By the end of March, "Old Dan Tucker" was a hit, and it quickly became the Virginia Minstrels' most popular song. Robert Winans found the song on 49% of the minstrel playbills he surveyed from the 1843–1847 period (behind only "Miss Lucy Long"), and research by musicologist William J. Mahar suggests that it was behind only "Mary Blane" and "Lucy Long" in its frequency of publication in antebellum songsters. The next year, Dan Tucker returned in the popular "Ole Bull and Old Dan Tucker," which pits him against Ole Bull in a contest of skill. Sequels such as "De New Ole Dan Tucker" and "Old Dan Tucker's Wedding" followed. Other companies adopted Tucker for comedy sketches, such as burlesques of La sonnambula by Buckley's Serenaders in 1850 and Sanford's Opera Troupe in 1853.

The song became so identified with Emmett and the Virginia Minstrels that it became part of their foundation myth. Billy Whitlock and George B. Wooldridge both claimed that the troupe members played "Old Dan Tucker" in their first impromptu performance together:

... as if by accident, each one picked up his tools and joined in a chorus of "Old Dan Tucker," while Emmett was playing and singing. It went well, and they repeated it without saying a word. Each did his best, and such a rattling of the principal and original instruments in a minstrel band was never heard before.

Emmett repeated this story in the May 19, 1877, New York Clipper, although other details changed. The press began to refer to Emmett as "Ole Dan Tucker," and Emmett eventually adopted the nickname. The Virginia Minstrels sometimes went by "Ole Dan Tucker and Co." They were called "Old Dan Tucker & Co.," either by themselves or by the press, as early as February 16, 1843.

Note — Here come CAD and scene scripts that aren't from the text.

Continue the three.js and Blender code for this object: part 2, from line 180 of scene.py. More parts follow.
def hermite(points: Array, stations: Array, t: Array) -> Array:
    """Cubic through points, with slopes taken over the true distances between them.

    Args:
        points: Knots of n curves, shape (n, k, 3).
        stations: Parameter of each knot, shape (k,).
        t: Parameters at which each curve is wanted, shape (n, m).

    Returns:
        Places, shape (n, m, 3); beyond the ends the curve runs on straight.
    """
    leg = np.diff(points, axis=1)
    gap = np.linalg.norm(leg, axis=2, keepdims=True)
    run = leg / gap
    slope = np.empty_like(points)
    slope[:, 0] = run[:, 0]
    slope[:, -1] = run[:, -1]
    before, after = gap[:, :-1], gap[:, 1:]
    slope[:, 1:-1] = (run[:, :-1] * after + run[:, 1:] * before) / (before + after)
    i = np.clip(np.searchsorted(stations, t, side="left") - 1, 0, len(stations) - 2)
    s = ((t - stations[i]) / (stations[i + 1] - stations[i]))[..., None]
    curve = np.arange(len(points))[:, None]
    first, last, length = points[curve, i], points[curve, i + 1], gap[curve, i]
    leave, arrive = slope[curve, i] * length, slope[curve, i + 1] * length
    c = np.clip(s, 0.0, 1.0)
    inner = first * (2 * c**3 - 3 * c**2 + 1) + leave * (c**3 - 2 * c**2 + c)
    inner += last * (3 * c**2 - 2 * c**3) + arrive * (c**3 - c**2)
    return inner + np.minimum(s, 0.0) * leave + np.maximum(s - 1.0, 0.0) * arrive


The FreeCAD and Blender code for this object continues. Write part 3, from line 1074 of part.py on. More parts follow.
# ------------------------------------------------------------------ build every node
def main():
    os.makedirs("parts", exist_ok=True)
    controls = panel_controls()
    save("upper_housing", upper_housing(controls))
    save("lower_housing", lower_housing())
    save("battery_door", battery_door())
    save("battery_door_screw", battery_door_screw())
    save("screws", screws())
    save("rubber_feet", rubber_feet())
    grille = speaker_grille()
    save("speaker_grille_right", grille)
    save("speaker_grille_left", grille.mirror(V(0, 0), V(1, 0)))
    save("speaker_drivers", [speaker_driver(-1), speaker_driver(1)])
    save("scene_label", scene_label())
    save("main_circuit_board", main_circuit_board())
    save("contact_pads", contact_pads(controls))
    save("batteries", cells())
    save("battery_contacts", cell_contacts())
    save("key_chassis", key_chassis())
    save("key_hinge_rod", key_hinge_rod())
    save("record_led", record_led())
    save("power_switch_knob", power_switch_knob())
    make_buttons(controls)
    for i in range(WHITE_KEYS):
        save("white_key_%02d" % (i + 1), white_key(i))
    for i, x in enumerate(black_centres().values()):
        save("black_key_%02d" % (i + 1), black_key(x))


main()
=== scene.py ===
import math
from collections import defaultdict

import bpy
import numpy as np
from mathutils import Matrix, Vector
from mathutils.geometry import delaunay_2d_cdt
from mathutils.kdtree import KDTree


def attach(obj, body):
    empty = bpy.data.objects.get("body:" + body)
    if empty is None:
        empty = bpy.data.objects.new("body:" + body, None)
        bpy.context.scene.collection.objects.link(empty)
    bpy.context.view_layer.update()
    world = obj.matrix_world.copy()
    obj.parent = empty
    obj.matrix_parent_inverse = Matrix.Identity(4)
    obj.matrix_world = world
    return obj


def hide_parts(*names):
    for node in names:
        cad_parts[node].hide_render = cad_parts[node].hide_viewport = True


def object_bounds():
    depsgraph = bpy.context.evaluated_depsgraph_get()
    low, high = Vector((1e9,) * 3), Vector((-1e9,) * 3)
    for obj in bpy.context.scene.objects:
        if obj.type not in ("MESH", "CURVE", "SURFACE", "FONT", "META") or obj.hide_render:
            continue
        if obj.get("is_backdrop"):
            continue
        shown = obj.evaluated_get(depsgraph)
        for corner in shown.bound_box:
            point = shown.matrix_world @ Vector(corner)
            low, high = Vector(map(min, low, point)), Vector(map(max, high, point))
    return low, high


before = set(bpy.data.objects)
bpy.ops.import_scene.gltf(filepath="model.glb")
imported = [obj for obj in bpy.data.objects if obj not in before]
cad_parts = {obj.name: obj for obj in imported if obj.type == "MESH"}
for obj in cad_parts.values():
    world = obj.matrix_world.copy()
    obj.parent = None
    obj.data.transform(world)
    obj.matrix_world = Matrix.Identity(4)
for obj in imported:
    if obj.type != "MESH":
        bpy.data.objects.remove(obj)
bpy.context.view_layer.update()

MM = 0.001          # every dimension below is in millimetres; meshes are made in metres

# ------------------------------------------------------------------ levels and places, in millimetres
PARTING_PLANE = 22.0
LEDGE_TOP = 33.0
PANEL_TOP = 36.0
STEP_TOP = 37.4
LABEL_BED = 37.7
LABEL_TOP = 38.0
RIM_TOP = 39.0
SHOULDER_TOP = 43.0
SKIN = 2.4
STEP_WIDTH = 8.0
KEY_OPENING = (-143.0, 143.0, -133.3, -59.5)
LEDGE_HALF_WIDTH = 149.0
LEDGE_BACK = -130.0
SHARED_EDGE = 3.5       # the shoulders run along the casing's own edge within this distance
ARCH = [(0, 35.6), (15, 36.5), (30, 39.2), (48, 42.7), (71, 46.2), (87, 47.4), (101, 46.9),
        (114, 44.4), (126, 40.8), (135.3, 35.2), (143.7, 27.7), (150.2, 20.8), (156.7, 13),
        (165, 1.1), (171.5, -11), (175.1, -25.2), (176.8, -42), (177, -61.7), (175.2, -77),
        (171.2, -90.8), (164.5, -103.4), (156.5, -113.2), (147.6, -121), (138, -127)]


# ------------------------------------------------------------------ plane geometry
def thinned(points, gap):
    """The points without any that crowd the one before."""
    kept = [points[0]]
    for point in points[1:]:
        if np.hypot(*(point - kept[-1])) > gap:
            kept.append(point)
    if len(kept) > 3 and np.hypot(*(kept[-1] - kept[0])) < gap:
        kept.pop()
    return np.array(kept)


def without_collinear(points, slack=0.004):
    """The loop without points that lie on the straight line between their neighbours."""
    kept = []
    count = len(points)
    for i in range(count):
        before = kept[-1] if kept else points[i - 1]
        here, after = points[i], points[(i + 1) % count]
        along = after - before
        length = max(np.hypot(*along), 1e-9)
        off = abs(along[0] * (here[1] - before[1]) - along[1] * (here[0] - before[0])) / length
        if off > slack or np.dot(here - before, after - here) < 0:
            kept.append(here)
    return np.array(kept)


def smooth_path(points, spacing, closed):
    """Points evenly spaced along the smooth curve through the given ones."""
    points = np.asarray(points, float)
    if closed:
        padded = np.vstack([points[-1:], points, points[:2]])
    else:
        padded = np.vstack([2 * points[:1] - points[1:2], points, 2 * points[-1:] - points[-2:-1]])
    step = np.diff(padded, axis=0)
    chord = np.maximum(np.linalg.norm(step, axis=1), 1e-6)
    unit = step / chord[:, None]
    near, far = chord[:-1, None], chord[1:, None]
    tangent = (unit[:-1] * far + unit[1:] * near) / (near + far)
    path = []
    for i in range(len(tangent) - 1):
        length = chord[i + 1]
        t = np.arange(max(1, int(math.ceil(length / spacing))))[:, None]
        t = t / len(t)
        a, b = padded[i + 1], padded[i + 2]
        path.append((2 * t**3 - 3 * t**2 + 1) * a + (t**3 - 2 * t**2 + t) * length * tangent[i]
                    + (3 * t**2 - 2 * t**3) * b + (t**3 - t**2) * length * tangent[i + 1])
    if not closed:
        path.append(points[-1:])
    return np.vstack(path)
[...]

The song's disdain for the customs of the upper classes hit a chord with working class audiences. On January 28, 1843, The New York Sporting Whip reported that the song had been adopted by a Philadelphia, Pennsylvania, street gang called the Hallow Guards. As their leader, Stovepipe Bill, led them against a military raid, he sang the verses followed by the gang singing the chorus. Two years later, The Knickerbocker remarked, "At this present moment, a certain ubiquitous person seems to be in the way of the whole people of these United States simultaneously." Nathanson claimed that "Old Dan Tucker" had "been sung, perhaps, oftener than any melody ever written."

In 1871, 28 years after its first published edition, Board and Trade listed editions of "Old Dan Tucker" in print from seven different publishers. The song had by default fallen into the public domain. In later decades, "Old Dan Tucker" became a standard of bluegrass and country music, with recordings by such artists as Fiddlin' John Carson, Uncle Dave Macon, Pete Seeger, and Gid Tanner and his Skillet Lickers.

The song regained some resurgence in Michael Landon's television adaptation of "Little House On The Prairie," based on Laura Ingalls Wilder's semi-autobiographical book series. The character of Isaiah Edwards, played by Victor French, was frequently heard singing or whistling "Old Dan Tucker" in multiple episodes of the show.